-------- Given information

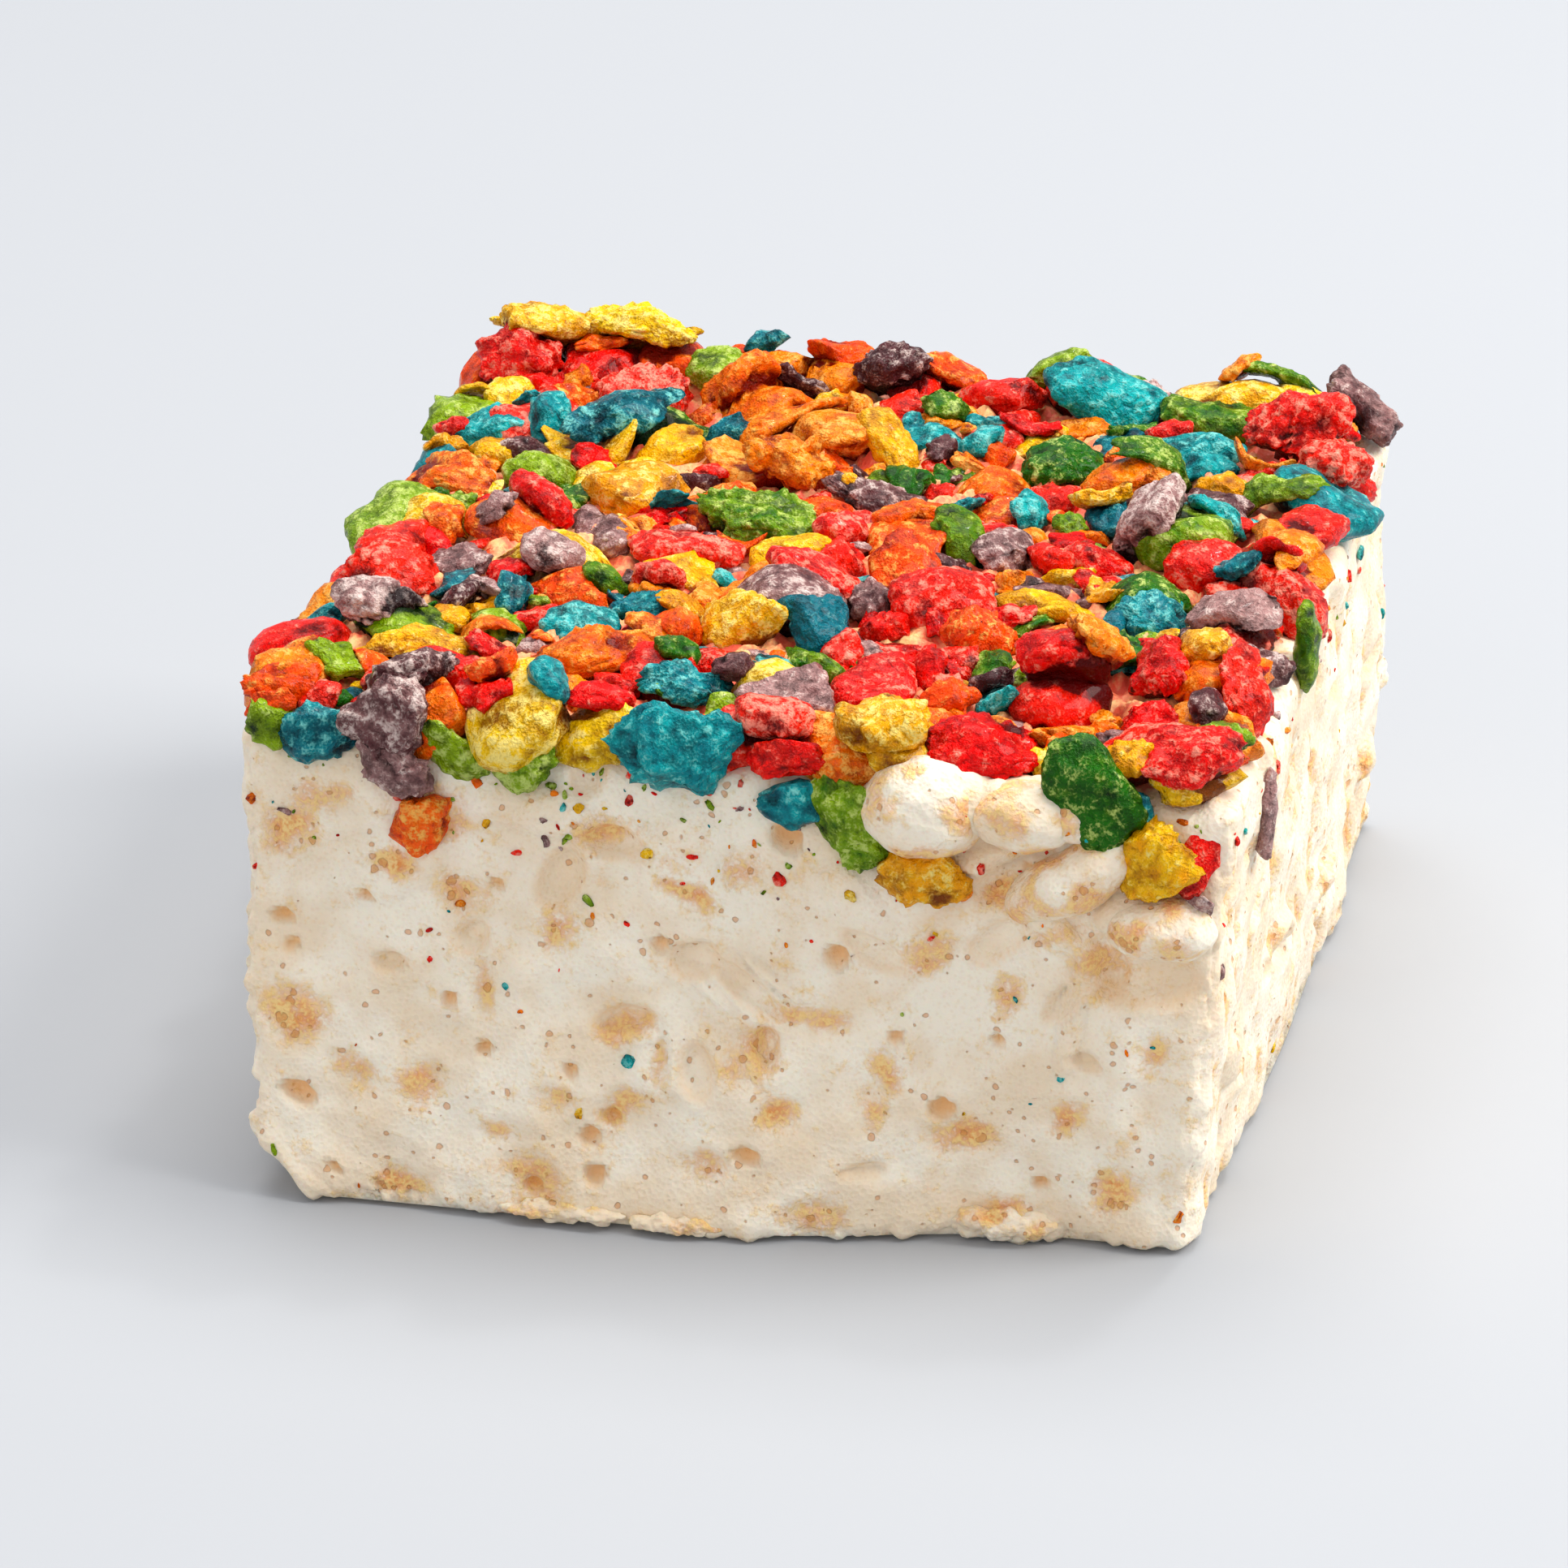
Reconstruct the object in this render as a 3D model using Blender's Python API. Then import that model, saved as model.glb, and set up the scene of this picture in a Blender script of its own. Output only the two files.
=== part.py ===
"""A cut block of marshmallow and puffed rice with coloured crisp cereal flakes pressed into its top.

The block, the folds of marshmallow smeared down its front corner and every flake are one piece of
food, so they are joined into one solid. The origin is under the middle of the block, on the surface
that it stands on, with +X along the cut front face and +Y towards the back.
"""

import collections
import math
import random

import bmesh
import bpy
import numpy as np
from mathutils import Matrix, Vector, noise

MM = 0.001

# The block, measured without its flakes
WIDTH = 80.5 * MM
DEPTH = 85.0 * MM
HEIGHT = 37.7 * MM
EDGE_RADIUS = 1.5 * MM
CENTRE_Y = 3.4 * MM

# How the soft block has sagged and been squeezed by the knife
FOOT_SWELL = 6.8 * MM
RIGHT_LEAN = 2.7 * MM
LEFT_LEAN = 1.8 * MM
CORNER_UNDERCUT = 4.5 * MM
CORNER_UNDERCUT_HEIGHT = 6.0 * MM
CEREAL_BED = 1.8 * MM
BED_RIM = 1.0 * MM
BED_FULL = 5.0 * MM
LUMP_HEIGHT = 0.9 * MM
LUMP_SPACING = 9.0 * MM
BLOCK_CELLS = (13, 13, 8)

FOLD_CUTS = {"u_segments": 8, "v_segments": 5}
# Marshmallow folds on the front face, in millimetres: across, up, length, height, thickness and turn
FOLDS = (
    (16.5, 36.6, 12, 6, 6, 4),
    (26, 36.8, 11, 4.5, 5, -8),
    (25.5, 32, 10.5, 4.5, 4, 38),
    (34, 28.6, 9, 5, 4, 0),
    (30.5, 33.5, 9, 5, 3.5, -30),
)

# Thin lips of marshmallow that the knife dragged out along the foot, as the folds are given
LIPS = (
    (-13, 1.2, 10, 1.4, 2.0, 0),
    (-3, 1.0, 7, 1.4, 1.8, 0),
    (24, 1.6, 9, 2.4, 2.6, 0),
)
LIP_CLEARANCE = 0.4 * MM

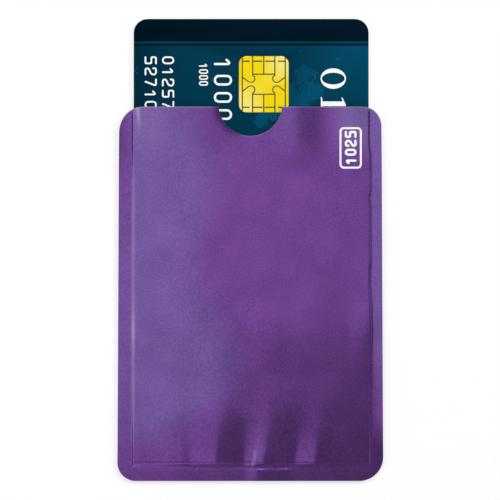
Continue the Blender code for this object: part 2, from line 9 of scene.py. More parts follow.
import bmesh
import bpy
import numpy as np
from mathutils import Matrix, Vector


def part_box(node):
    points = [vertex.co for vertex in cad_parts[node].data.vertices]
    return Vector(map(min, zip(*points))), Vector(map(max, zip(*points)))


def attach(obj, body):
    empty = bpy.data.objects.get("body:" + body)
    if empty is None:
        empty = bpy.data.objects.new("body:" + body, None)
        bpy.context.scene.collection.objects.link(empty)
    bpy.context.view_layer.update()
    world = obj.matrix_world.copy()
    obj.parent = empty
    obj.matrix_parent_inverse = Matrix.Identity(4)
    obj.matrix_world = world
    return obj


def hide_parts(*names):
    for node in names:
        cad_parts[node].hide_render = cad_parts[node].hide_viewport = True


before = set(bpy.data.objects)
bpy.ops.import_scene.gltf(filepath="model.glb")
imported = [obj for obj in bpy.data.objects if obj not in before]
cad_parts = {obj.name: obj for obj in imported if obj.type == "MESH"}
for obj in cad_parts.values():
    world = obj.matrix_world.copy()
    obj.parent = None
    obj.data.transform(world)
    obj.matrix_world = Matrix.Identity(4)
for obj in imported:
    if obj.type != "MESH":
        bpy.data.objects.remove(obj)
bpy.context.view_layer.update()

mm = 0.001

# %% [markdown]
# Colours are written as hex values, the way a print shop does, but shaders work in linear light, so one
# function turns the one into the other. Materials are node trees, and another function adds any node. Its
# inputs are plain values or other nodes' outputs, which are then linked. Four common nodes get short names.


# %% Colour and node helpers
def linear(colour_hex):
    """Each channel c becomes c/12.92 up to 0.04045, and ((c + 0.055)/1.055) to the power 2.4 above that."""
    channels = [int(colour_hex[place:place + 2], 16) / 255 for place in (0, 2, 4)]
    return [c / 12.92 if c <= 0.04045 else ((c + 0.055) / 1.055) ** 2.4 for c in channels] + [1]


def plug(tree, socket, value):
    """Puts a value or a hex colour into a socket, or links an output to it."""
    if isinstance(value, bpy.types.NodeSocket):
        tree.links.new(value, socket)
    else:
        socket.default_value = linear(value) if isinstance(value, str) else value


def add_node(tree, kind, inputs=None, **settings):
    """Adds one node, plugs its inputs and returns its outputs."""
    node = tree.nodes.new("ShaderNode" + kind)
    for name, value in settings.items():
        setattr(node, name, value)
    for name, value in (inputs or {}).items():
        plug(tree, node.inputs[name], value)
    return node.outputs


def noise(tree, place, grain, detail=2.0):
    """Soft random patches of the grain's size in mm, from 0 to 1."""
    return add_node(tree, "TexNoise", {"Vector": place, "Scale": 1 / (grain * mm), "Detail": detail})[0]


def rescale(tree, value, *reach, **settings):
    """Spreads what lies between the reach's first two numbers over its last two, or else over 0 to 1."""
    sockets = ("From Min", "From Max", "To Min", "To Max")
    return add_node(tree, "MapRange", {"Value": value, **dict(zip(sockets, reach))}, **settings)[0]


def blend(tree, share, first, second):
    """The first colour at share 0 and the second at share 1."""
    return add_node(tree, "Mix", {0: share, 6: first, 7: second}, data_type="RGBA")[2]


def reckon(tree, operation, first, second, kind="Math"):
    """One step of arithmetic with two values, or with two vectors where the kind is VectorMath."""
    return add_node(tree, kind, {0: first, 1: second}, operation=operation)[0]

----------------

■ Problem statement: Repeat each entry word for word.

■ Answer for the task:
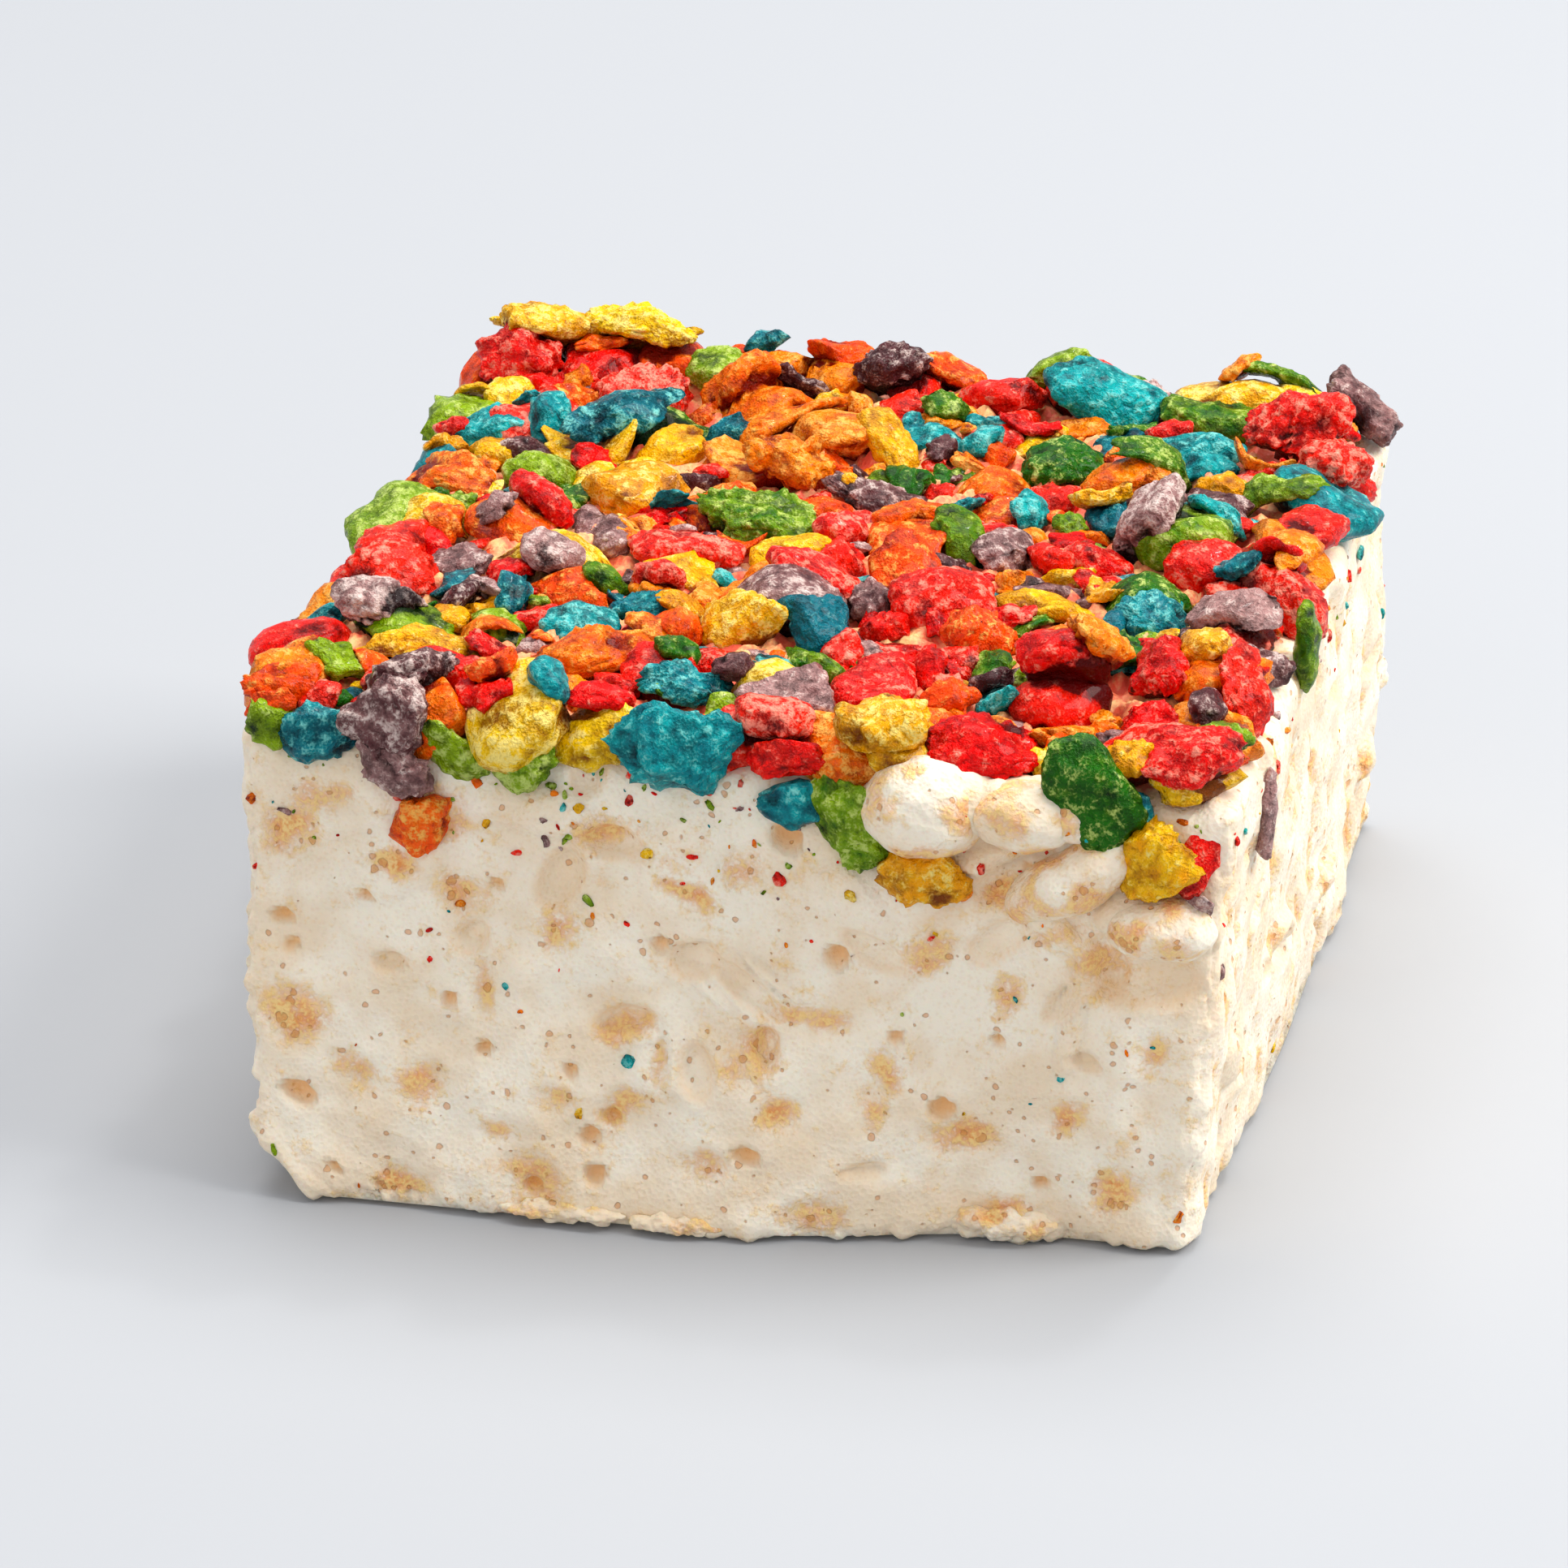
Reconstruct the object in this render as a 3D model using Blender's Python API. Then import that model, saved as model.glb, and set up the scene of this picture in a Blender script of its own. Output only the two files.
=== part.py ===
"""A cut block of marshmallow and puffed rice with coloured crisp cereal flakes pressed into its top.

The block, the folds of marshmallow smeared down its front corner and every flake are one piece of
food, so they are joined into one solid. The origin is under the middle of the block, on the surface
that it stands on, with +X along the cut front face and +Y towards the back.
"""

import collections
import math
import random

import bmesh
import bpy
import numpy as np
from mathutils import Matrix, Vector, noise

MM = 0.001

# The block, measured without its flakes
WIDTH = 80.5 * MM
DEPTH = 85.0 * MM
HEIGHT = 37.7 * MM
EDGE_RADIUS = 1.5 * MM
CENTRE_Y = 3.4 * MM

# How the soft block has sagged and been squeezed by the knife
FOOT_SWELL = 6.8 * MM
RIGHT_LEAN = 2.7 * MM
LEFT_LEAN = 1.8 * MM
CORNER_UNDERCUT = 4.5 * MM
CORNER_UNDERCUT_HEIGHT = 6.0 * MM
CEREAL_BED = 1.8 * MM
BED_RIM = 1.0 * MM
BED_FULL = 5.0 * MM
LUMP_HEIGHT = 0.9 * MM
LUMP_SPACING = 9.0 * MM
BLOCK_CELLS = (13, 13, 8)

FOLD_CUTS = {"u_segments": 8, "v_segments": 5}
# Marshmallow folds on the front face, in millimetres: across, up, length, height, thickness and turn
FOLDS = (
    (16.5, 36.6, 12, 6, 6, 4),
    (26, 36.8, 11, 4.5, 5, -8),
    (25.5, 32, 10.5, 4.5, 4, 38),
    (34, 28.6, 9, 5, 4, 0),
    (30.5, 33.5, 9, 5, 3.5, -30),
)

# Thin lips of marshmallow that the knife dragged out along the foot, as the folds are given
LIPS = (
    (-13, 1.2, 10, 1.4, 2.0, 0),
    (-3, 1.0, 7, 1.4, 1.8, 0),
    (24, 1.6, 9, 2.4, 2.6, 0),
)
LIP_CLEARANCE = 0.4 * MM

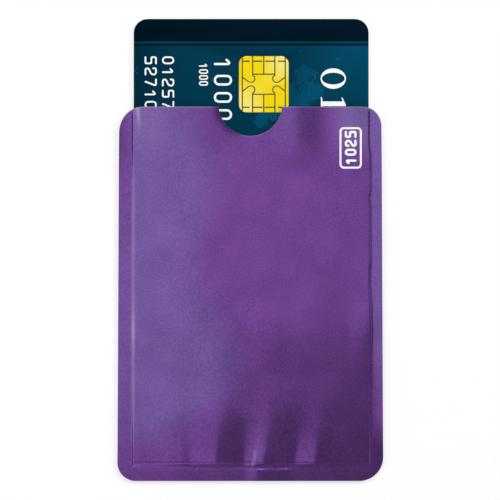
Continue the Blender code for this object: part 2, from line 9 of scene.py. More parts follow.
import bmesh
import bpy
import numpy as np
from mathutils import Matrix, Vector


def part_box(node):
    points = [vertex.co for vertex in cad_parts[node].data.vertices]
    return Vector(map(min, zip(*points))), Vector(map(max, zip(*points)))


def attach(obj, body):
    empty = bpy.data.objects.get("body:" + body)
    if empty is None:
        empty = bpy.data.objects.new("body:" + body, None)
        bpy.context.scene.collection.objects.link(empty)
    bpy.context.view_layer.update()
    world = obj.matrix_world.copy()
    obj.parent = empty
    obj.matrix_parent_inverse = Matrix.Identity(4)
    obj.matrix_world = world
    return obj


def hide_parts(*names):
    for node in names:
        cad_parts[node].hide_render = cad_parts[node].hide_viewport = True


before = set(bpy.data.objects)
bpy.ops.import_scene.gltf(filepath="model.glb")
imported = [obj for obj in bpy.data.objects if obj not in before]
cad_parts = {obj.name: obj for obj in imported if obj.type == "MESH"}
for obj in cad_parts.values():
    world = obj.matrix_world.copy()
    obj.parent = None
    obj.data.transform(world)
    obj.matrix_world = Matrix.Identity(4)
for obj in imported:
    if obj.type != "MESH":
        bpy.data.objects.remove(obj)
bpy.context.view_layer.update()

mm = 0.001

# %% [markdown]
# Colours are written as hex values, the way a print shop does, but shaders work in linear light, so one
# function turns the one into the other. Materials are node trees, and another function adds any node. Its
# inputs are plain values or other nodes' outputs, which are then linked. Four common nodes get short names.


# %% Colour and node helpers
def linear(colour_hex):
    """Each channel c becomes c/12.92 up to 0.04045, and ((c + 0.055)/1.055) to the power 2.4 above that."""
    channels = [int(colour_hex[place:place + 2], 16) / 255 for place in (0, 2, 4)]
    return [c / 12.92 if c <= 0.04045 else ((c + 0.055) / 1.055) ** 2.4 for c in channels] + [1]


def plug(tree, socket, value):
    """Puts a value or a hex colour into a socket, or links an output to it."""
    if isinstance(value, bpy.types.NodeSocket):
        tree.links.new(value, socket)
    else:
        socket.default_value = linear(value) if isinstance(value, str) else value


def add_node(tree, kind, inputs=None, **settings):
    """Adds one node, plugs its inputs and returns its outputs."""
    node = tree.nodes.new("ShaderNode" + kind)
    for name, value in settings.items():
        setattr(node, name, value)
    for name, value in (inputs or {}).items():
        plug(tree, node.inputs[name], value)
    return node.outputs


def noise(tree, place, grain, detail=2.0):
    """Soft random patches of the grain's size in mm, from 0 to 1."""
    return add_node(tree, "TexNoise", {"Vector": place, "Scale": 1 / (grain * mm), "Detail": detail})[0]


def rescale(tree, value, *reach, **settings):
    """Spreads what lies between the reach's first two numbers over its last two, or else over 0 to 1."""
    sockets = ("From Min", "From Max", "To Min", "To Max")
    return add_node(tree, "MapRange", {"Value": value, **dict(zip(sockets, reach))}, **settings)[0]


def blend(tree, share, first, second):
    """The first colour at share 0 and the second at share 1."""
    return add_node(tree, "Mix", {0: share, 6: first, 7: second}, data_type="RGBA")[2]


def reckon(tree, operation, first, second, kind="Math"):
    """One step of arithmetic with two values, or with two vectors where the kind is VectorMath."""
    return add_node(tree, kind, {0: first, 1: second}, operation=operation)[0]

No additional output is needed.